Марко попробовал было, когда она отошла мыть посуду, заикнуться перед братьями, что у него болит зуб, — и получил именно ту реакцию, которую ожидал. Понятно — сдрейфил малявка, презрительно сообщил атаман под согласные насмешки остальных. Ладно, иди, жалуйся нонне, поведут тебя к дантисту, разберемся и без тебя.

Потребовалось не меньше часа, чтобы уже на пути к морю доказывать всеми мыслимыми способами, что Марко имел в виду нечто другое, что зуб и вовсе-то не болит, так, побаливает, и такой пустяк его не остановит — да, впрочем, уже совсем все прошло! Историю о зубе благосклонно приняли как проявление минутной слабости, корабельному юнге, прощенному и позабытому, доверили нести кулек с припасами на весь день — и славное плавание началось, продлившись вплоть до позднего вечера. Оно ознаменовалось двумя кораблекрушениями, многими синяками и солнечными ожогами, дракой с рыбацкими ребятишками, к чьему причалу пираты грабительски пришвартовались, — и все это под неустанный аккомпанемент зубной боли, жившей у Марко во рту своей особой жизнью. Так что порой, когда никто не видел, он обхватывал голову руками и так замирал, или терся щекой о кривую мачту «Марианны», молясь святой Аполлонии (у бабушки находился для внуков особый святой на случай каждой детской болезни и неудачи), и до крови закусывал стоны, чтобы ничем себя не выдавать. В начале дня было совершенно ужасно; к середине он мог уже думать о чем-то, кроме своего зуба; а к вечеру и вовсе оказалось, что боль не так сильна, что ее можно терпеть и почти не замечать, когда на кону стоят вещи куда более важные. А на следующее утро Марко проснулся и, с изумлением обводя языком зубы, осознал, что толком не помнит, который из них болел. Святая Аполлония, дева и мученица, призрела в конце концов на его терпение. К дантисту все равно пришлось идти — но уже в сентябре, уже во Флоренции, дни которой не так жалко тратить на страшное лечение, как золотые часы каникул.
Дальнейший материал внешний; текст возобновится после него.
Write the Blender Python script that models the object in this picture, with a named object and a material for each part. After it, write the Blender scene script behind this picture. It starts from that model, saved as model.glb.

А все потому, что если боли скажешь — «да пошла ты», она непременно уйдет, пусть даже и вцепится поначалу в тебя, как спартанский лисенок. Плюнь и не поддавайся, и победа неизбежна.

Итак, Марко принял решение жить и радоваться. Обязательно жить и радоваться, и назло болезни извлечь из странствия все, что только возможно. Решение, немедленно — еще в аэропорту — ознаменовавшееся тем, что стоило Гильермо отвернуться, застрять на выдаче багажа, как его младший спутник исчез минут на десять, заставив несчастного священника извертеться в волнении, стоя с двумя толстыми сумками в мешанине незнакомого языка. Марко вывернулся на свет Божий так же неожиданно, как исчез, бодрый и веселый, по пути упихивая в карман штанов чужеземные монетки и сверкая — о Господи Боже мой — разноцветным металлом на белой кепке. Напоминал он что-то среднее между елочной игрушкой и клоуном.
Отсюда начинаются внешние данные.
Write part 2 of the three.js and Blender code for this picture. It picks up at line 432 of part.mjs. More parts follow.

— Извини, я на минутку… Я не все разменял, только чуть-чуть! Я знаю, что в городе дешевле, но вдруг некогда будет. Смотри, какие они красивые! — улыбаясь во весь рот, он продемонстрировал спутнику не меньше десятка красных звездочек с преуродливым портретом парня посредине, одновременно другой рукой прикалывая на кепку — один за одним — еще штук двадцать значков с олимпийскими кольцами. Синие, зеленые, красные его приобретения звякали в горсти, как дары паперти.

— Марко, — начал было Гильермо, оправившись после эстетического коллапса, — но в процессе понял, что ему совершенно нечего сказать. Потому что глаза его спутника уже не напоминали с такой силой о бездомных собаках. А, можно сказать, вполне по-человечески блестели. Однако он все-таки не смолчал, хотя все то, что в нем принадлежало автостопщику Бенуа, чьи карманы всегда раздувались и звенели от грошовых сакраменталий, умоляло придержать язык и затолкать себе подальше в… сумку свое так называемое чувство прекрасного. — Ты уверен, что это… хорошая идея?